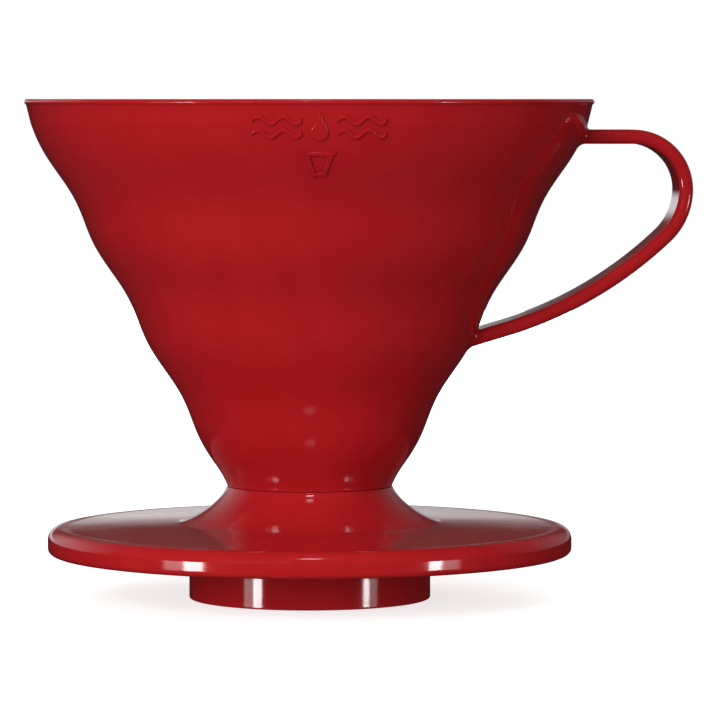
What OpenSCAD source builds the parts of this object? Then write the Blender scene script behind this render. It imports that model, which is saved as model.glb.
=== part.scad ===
// Single-cup pour-over dripper: a waved cone with a loop handle and spiral ribs inside,
// seated on a round base with a flared collar, a saucer plate and a locating ring.
// Millimetres, +Z up, axis of the cone on Z, origin at the foot of the locating ring, handle along +X.

/* [Cone] */
// Outer radius of the rim
rim_r = 58; // [46:0.5:70]
// Height of the rim above the foot of the ring
rim_z = 102; // [84:0.5:124]
// Wall thickness at the rim, measured level
rim_wall = 2.2; // [1.6:0.1:3.6]
// Height of the straight band under the rim
band_h = 5; // [3:0.5:8]
// Radial growth of the band from its foot to the rim
band_flare = 1.3; // [0.4:0.1:2.5]
// Height from one wave of the wall to the next
wave_pitch = 20.1; // [14:0.05:26]
// Height of a wave above and below the straight wall
wave_depth = 0.54; // [0:0.02:1.2]
// Height above the seam over which the lowest wave grows to its full depth
wave_fade = 5; // [1:0.5:12]

/* [Outlet] */
// Radius of the outlet bore
outlet_r = 10; // [7.5:0.1:13]
// Wall of the outlet neck that plugs into the base
neck_wall = 3.4; // [2.4:0.1:4.4]
// Reach of the neck below the plate's underside
neck_drop = 4.2; // [2:0.1:8]
// Radial running clearance of the neck in the collar
neck_gap = 0.08; // [0.02:0.01:0.1]
// Gap between the cone's shoulder and the collar
seam_gap = 0.05; // [0.02:0.01:0.2]

/* [Ribs] */
// Number of long ribs, with one short rib between each two
rib_count = 12; // [6:1:16]
// Turn of a long rib from its top to the outlet, in degrees
rib_twist = 74; // [30:1:110]
// Height of a rib over the wall
rib_h = 1.7; // [1:0.1:2.4]
// Width of a rib at its foot
rib_w = 2; // [1.2:0.1:2.6]

/* [Handle] */
// Thickness of the handle band
handle_t = 2.9; // [2.4:0.1:4.5]
// Width of the handle band
handle_w = 14.5; // [9:0.5:17]
// Height of the band's outer face over the top arm, below the rim
handle_drop = 6.2; // [5:0.1:12]
// Straight reach of the top arm, beyond the rim's radius
handle_reach = 7.7; // [4:0.1:14]
// Radius of the top bend, outer face
bend_top_r = 12.2; // [9:0.1:16]
// Radius of the outer bend, outer face
bend_side_r = 14.5; // [10:0.1:18]
// Radius of the long lower bend, outer face
bend_low_r = 82.5; // [60:0.5:120]

/* [Base] */
// Outer radius of the plate
plate_r = 53.6; // [44:0.1:66]
// Height of the plate's underside over the foot of the ring, where a cup's rim rests
plate_under_z = 12.2; // [10:0.1:15]
// Thickness of the plate at its edge
plate_t = 2.4; // [1.8:0.1:3.2]
// Rise of the plate's top from its edge to the collar
plate_rise = 0.9; // [0:0.1:2]
// Depth of the skirt below the plate's underside
skirt_drop = 2.9; // [1.6:0.1:4]
// Wall of the plate's skirt
skirt_wall = 2.4; // [1.6:0.1:3.4]
// Height of the collar from the plate to the seam
collar_h = 7.5; // [6:0.1:10]
// Level width of the collar's top face, from the socket outwards
collar_lip = 3.3; // [2.4:0.1:5]
// Radial step from the locating ring to the collar's foot on the plate
foot_step = 2.3; // [1.5:0.1:5]
// Wall of the socket that holds the neck
socket_wall = 2; // [1.4:0.1:2.2]
// Reach of the socket below the plate's underside
socket_drop = 2.6; // [1:0.1:4]
// Outer radius of the locating ring
ring_r = 24.7; // [20.5:0.1:30]
// Wall of the locating ring
ring_wall = 2; // [1.4:0.1:2.6]
// Number of webs between the socket and the ring
web_count = 4; // [2:1:8]
// Thickness of a web
web_t = 1.6; // [1:0.1:2.4]
// Reach of a web below the plate's underside
web_drop = 8.2; // [4:0.1:9]

/* [Mark] */
// Height of the raised mark over the wall
mark_h = 0.5; // [0.2:0.05:0.8]
// Width of the raised mark
mark_w = 26; // [16:1:30]
// Height of the middle of the raised mark, below the rim
mark_drop = 5.4; // [4:0.1:9]

/* [Hidden] */
RED = "firebrick";
FN = 96;
EPS = 0.01;

// Levels of the base, and the seam on top of its collar.
plate_edge_z = plate_under_z + plate_t;
plate_foot_z = plate_edge_z + plate_rise;
seam_z = plate_foot_z + collar_h;
neck_foot_z = plate_under_z - neck_drop;
socket_foot_z = plate_under_z - socket_drop;
skirt_foot_z = plate_under_z - skirt_drop;
web_foot_z = plate_under_z - web_drop;

// Neck, socket and waist.
neck_r = outlet_r + neck_wall;
socket_r = neck_r + neck_gap;
socket_outer_r = socket_r + socket_wall;
waist_r = socket_r + collar_lip;

// Cone wall: a straight line from the waist to the band, with a wave laid over it.
band_z = rim_z - band_h;
band_r = rim_r - band_flare;
wall_slope = (band_r - waist_r) / (band_z - seam_z);
wave_zero_z = band_z - 1.5 * wave_pitch;
wall_step = 1.6;
rim_round = 0.7;
function wave_share(z) = max(0, min(1, (z - seam_z) / wave_fade));
function wall_r(z) = waist_r + wall_slope * (z - seam_z)
    + wave_depth * wave_share(z) * sin(360 * (z - wave_zero_z) / wave_pitch);
wall_foot_z = seam_z + seam_gap;
wall_steps = ceil((band_z - wall_foot_z) / wall_step);
wall_outline = [for (i = [0 : wall_steps])
    let (z = wall_foot_z + (band_z - wall_foot_z) * i / wall_steps) [wall_r(z), z]];
rim_outline = [for (a = [0 : 22.5 : 90])
    [rim_r - rim_round + rim_round * cos(a), rim_z - rim_round + rim_round * sin(a)]];
outer_outline = concat(wall_outline, rim_outline);

// Inner cone: from the rim's inner edge straight to the throat, where the outlet bore starts.
mouth_r = rim_r - rim_wall;
throat_drop = 0.6;
throat_z = seam_z - throat_drop;
inner_slope = (mouth_r - outlet_r) / (rim_z - throat_z);
function inner_r(z) = outlet_r + inner_slope * (z - throat_z);

// Collar, plate and ring.
collar_top_r = wall_r(wall_foot_z);
collar_foot_r = ring_r + foot_step;
flare_power = 1.4;
flare_steps = 14;
ring_inner_r = ring_r - ring_wall;
skirt_inner_r = plate_r - skirt_wall;
skirt_round = 1.2;

// Handle: the band's outer face as a line and three arcs that turn the same way.
arm_z = rim_z - handle_drop;
arm_x = rim_r + handle_reach;
arm_sink = 4;
arm_start_x = wall_r(arm_z - handle_t) - arm_sink;
side_turn = 46.5;
handle_corner = 1;
root_len = 5;
root_flare = 1.2;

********

Copy all the lines, exactly.

Answer for the task:
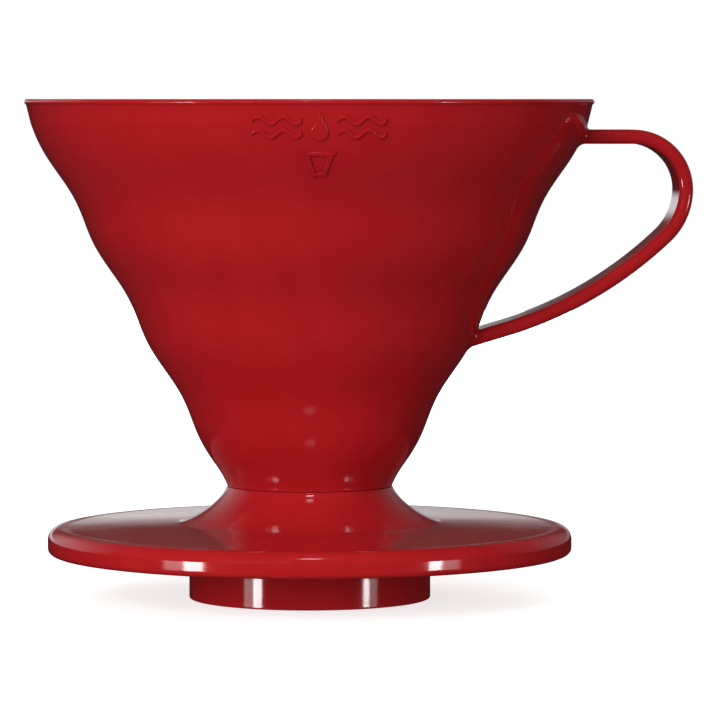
What OpenSCAD source builds the parts of this object? Then write the Blender scene script behind this render. It imports that model, which is saved as model.glb.
=== part.scad ===
// Single-cup pour-over dripper: a waved cone with a loop handle and spiral ribs inside,
// seated on a round base with a flared collar, a saucer plate and a locating ring.
// Millimetres, +Z up, axis of the cone on Z, origin at the foot of the locating ring, handle along +X.

/* [Cone] */
// Outer radius of the rim
rim_r = 58; // [46:0.5:70]
// Height of the rim above the foot of the ring
rim_z = 102; // [84:0.5:124]
// Wall thickness at the rim, measured level
rim_wall = 2.2; // [1.6:0.1:3.6]
// Height of the straight band under the rim
band_h = 5; // [3:0.5:8]
// Radial growth of the band from its foot to the rim
band_flare = 1.3; // [0.4:0.1:2.5]
// Height from one wave of the wall to the next
wave_pitch = 20.1; // [14:0.05:26]
// Height of a wave above and below the straight wall
wave_depth = 0.54; // [0:0.02:1.2]
// Height above the seam over which the lowest wave grows to its full depth
wave_fade = 5; // [1:0.5:12]

/* [Outlet] */
// Radius of the outlet bore
outlet_r = 10; // [7.5:0.1:13]
// Wall of the outlet neck that plugs into the base
neck_wall = 3.4; // [2.4:0.1:4.4]
// Reach of the neck below the plate's underside
neck_drop = 4.2; // [2:0.1:8]
// Radial running clearance of the neck in the collar
neck_gap = 0.08; // [0.02:0.01:0.1]
// Gap between the cone's shoulder and the collar
seam_gap = 0.05; // [0.02:0.01:0.2]

/* [Ribs] */
// Number of long ribs, with one short rib between each two
rib_count = 12; // [6:1:16]
// Turn of a long rib from its top to the outlet, in degrees
rib_twist = 74; // [30:1:110]
// Height of a rib over the wall
rib_h = 1.7; // [1:0.1:2.4]
// Width of a rib at its foot
rib_w = 2; // [1.2:0.1:2.6]

/* [Handle] */
// Thickness of the handle band
handle_t = 2.9; // [2.4:0.1:4.5]
// Width of the handle band
handle_w = 14.5; // [9:0.5:17]
// Height of the band's outer face over the top arm, below the rim
handle_drop = 6.2; // [5:0.1:12]
// Straight reach of the top arm, beyond the rim's radius
handle_reach = 7.7; // [4:0.1:14]
// Radius of the top bend, outer face
bend_top_r = 12.2; // [9:0.1:16]
// Radius of the outer bend, outer face
bend_side_r = 14.5; // [10:0.1:18]
// Radius of the long lower bend, outer face
bend_low_r = 82.5; // [60:0.5:120]

/* [Base] */
// Outer radius of the plate
plate_r = 53.6; // [44:0.1:66]
// Height of the plate's underside over the foot of the ring, where a cup's rim rests
plate_under_z = 12.2; // [10:0.1:15]
// Thickness of the plate at its edge
plate_t = 2.4; // [1.8:0.1:3.2]
// Rise of the plate's top from its edge to the collar
plate_rise = 0.9; // [0:0.1:2]
// Depth of the skirt below the plate's underside
skirt_drop = 2.9; // [1.6:0.1:4]
// Wall of the plate's skirt
skirt_wall = 2.4; // [1.6:0.1:3.4]
// Height of the collar from the plate to the seam
collar_h = 7.5; // [6:0.1:10]
// Level width of the collar's top face, from the socket outwards
collar_lip = 3.3; // [2.4:0.1:5]
// Radial step from the locating ring to the collar's foot on the plate
foot_step = 2.3; // [1.5:0.1:5]
// Wall of the socket that holds the neck
socket_wall = 2; // [1.4:0.1:2.2]
// Reach of the socket below the plate's underside
socket_drop = 2.6; // [1:0.1:4]
// Outer radius of the locating ring
ring_r = 24.7; // [20.5:0.1:30]
// Wall of the locating ring
ring_wall = 2; // [1.4:0.1:2.6]
// Number of webs between the socket and the ring
web_count = 4; // [2:1:8]
// Thickness of a web
web_t = 1.6; // [1:0.1:2.4]
// Reach of a web below the plate's underside
web_drop = 8.2; // [4:0.1:9]

/* [Mark] */
// Height of the raised mark over the wall
mark_h = 0.5; // [0.2:0.05:0.8]
// Width of the raised mark
mark_w = 26; // [16:1:30]
// Height of the middle of the raised mark, below the rim
mark_drop = 5.4; // [4:0.1:9]

/* [Hidden] */
RED = "firebrick";
FN = 96;
EPS = 0.01;

// Levels of the base, and the seam on top of its collar.
plate_edge_z = plate_under_z + plate_t;
plate_foot_z = plate_edge_z + plate_rise;
seam_z = plate_foot_z + collar_h;
neck_foot_z = plate_under_z - neck_drop;
socket_foot_z = plate_under_z - socket_drop;
skirt_foot_z = plate_under_z - skirt_drop;
web_foot_z = plate_under_z - web_drop;

// Neck, socket and waist.
neck_r = outlet_r + neck_wall;
socket_r = neck_r + neck_gap;
socket_outer_r = socket_r + socket_wall;
waist_r = socket_r + collar_lip;

// Cone wall: a straight line from the waist to the band, with a wave laid over it.
band_z = rim_z - band_h;
band_r = rim_r - band_flare;
wall_slope = (band_r - waist_r) / (band_z - seam_z);
wave_zero_z = band_z - 1.5 * wave_pitch;
wall_step = 1.6;
rim_round = 0.7;
function wave_share(z) = max(0, min(1, (z - seam_z) / wave_fade));
function wall_r(z) = waist_r + wall_slope * (z - seam_z)
    + wave_depth * wave_share(z) * sin(360 * (z - wave_zero_z) / wave_pitch);
wall_foot_z = seam_z + seam_gap;
wall_steps = ceil((band_z - wall_foot_z) / wall_step);
wall_outline = [for (i = [0 : wall_steps])
    let (z = wall_foot_z + (band_z - wall_foot_z) * i / wall_steps) [wall_r(z), z]];
rim_outline = [for (a = [0 : 22.5 : 90])
    [rim_r - rim_round + rim_round * cos(a), rim_z - rim_round + rim_round * sin(a)]];
outer_outline = concat(wall_outline, rim_outline);

// Inner cone: from the rim's inner edge straight to the throat, where the outlet bore starts.
mouth_r = rim_r - rim_wall;
throat_drop = 0.6;
throat_z = seam_z - throat_drop;
inner_slope = (mouth_r - outlet_r) / (rim_z - throat_z);
function inner_r(z) = outlet_r + inner_slope * (z - throat_z);

// Collar, plate and ring.
collar_top_r = wall_r(wall_foot_z);
collar_foot_r = ring_r + foot_step;
flare_power = 1.4;
flare_steps = 14;
ring_inner_r = ring_r - ring_wall;
skirt_inner_r = plate_r - skirt_wall;
skirt_round = 1.2;

// Handle: the band's outer face as a line and three arcs that turn the same way.
arm_z = rim_z - handle_drop;
arm_x = rim_r + handle_reach;
arm_sink = 4;
arm_start_x = wall_r(arm_z - handle_t) - arm_sink;
side_turn = 46.5;
handle_corner = 1;
root_len = 5;
root_flare = 1.2;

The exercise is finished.